▶ Objective:
Return the whole listing exactly as it stands.

▶ Supplied material:
____

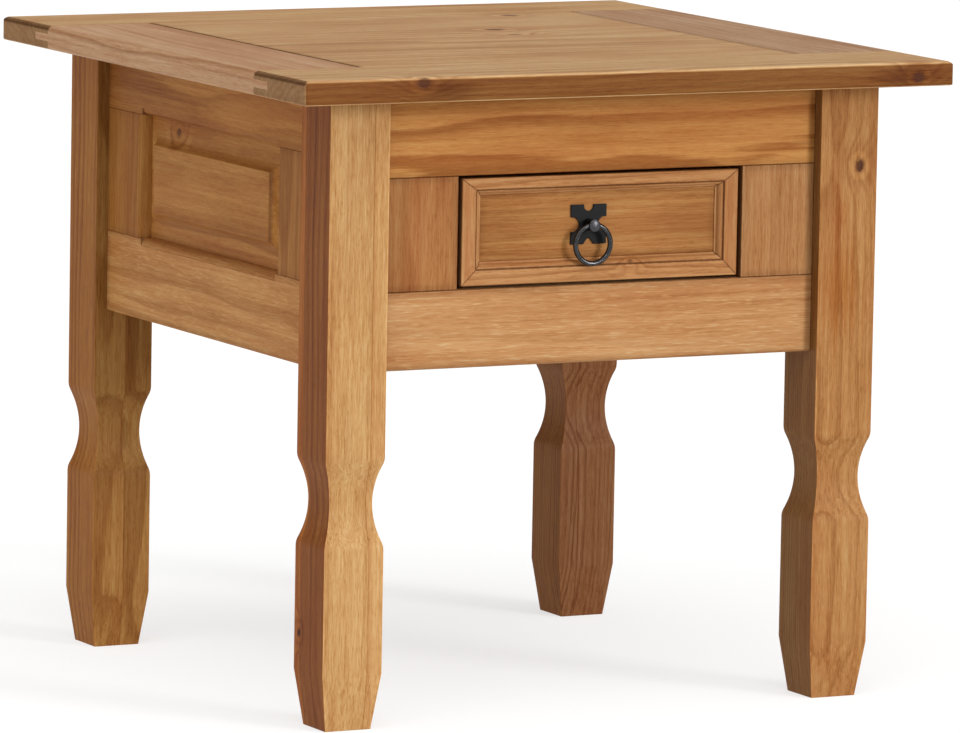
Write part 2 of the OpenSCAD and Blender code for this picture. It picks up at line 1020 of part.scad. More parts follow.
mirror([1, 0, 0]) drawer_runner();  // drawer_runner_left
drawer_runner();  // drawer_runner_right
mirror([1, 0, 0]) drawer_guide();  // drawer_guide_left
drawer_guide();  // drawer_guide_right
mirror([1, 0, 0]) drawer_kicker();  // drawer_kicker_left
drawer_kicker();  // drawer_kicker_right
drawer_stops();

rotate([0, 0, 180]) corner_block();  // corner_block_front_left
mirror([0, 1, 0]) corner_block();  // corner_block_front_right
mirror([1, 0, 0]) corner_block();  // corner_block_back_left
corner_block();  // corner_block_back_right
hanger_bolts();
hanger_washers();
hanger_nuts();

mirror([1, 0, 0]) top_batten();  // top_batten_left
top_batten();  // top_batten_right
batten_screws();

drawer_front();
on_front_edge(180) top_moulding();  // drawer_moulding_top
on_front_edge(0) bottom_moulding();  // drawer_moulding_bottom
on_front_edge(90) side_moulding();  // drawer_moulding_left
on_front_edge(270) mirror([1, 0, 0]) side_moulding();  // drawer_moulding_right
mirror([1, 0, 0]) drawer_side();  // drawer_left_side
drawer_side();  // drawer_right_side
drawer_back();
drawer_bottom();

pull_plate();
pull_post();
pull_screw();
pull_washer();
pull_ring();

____

▶ Solution:
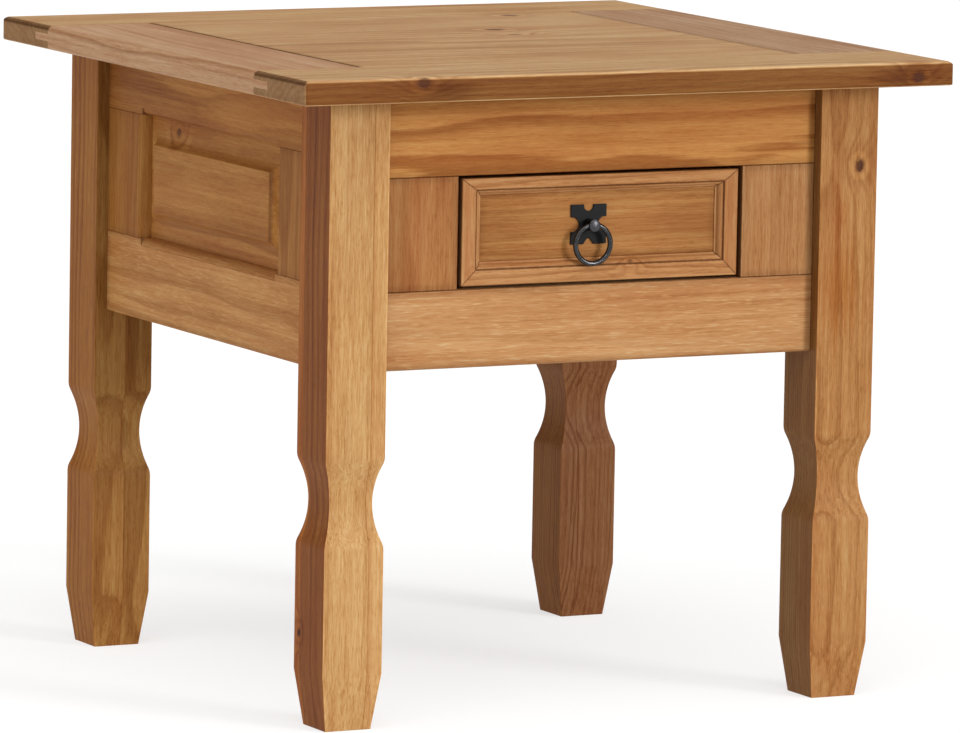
Write part 2 of the OpenSCAD and Blender code for this picture. It picks up at line 1020 of part.scad. More parts follow.
mirror([1, 0, 0]) drawer_runner();  // drawer_runner_left
drawer_runner();  // drawer_runner_right
mirror([1, 0, 0]) drawer_guide();  // drawer_guide_left
drawer_guide();  // drawer_guide_right
mirror([1, 0, 0]) drawer_kicker();  // drawer_kicker_left
drawer_kicker();  // drawer_kicker_right
drawer_stops();

rotate([0, 0, 180]) corner_block();  // corner_block_front_left
mirror([0, 1, 0]) corner_block();  // corner_block_front_right
mirror([1, 0, 0]) corner_block();  // corner_block_back_left
corner_block();  // corner_block_back_right
hanger_bolts();
hanger_washers();
hanger_nuts();

mirror([1, 0, 0]) top_batten();  // top_batten_left
top_batten();  // top_batten_right
batten_screws();

drawer_front();
on_front_edge(180) top_moulding();  // drawer_moulding_top
on_front_edge(0) bottom_moulding();  // drawer_moulding_bottom
on_front_edge(90) side_moulding();  // drawer_moulding_left
on_front_edge(270) mirror([1, 0, 0]) side_moulding();  // drawer_moulding_right
mirror([1, 0, 0]) drawer_side();  // drawer_left_side
drawer_side();  // drawer_right_side
drawer_back();
drawer_bottom();

pull_plate();
pull_post();
pull_screw();
pull_washer();
pull_ring();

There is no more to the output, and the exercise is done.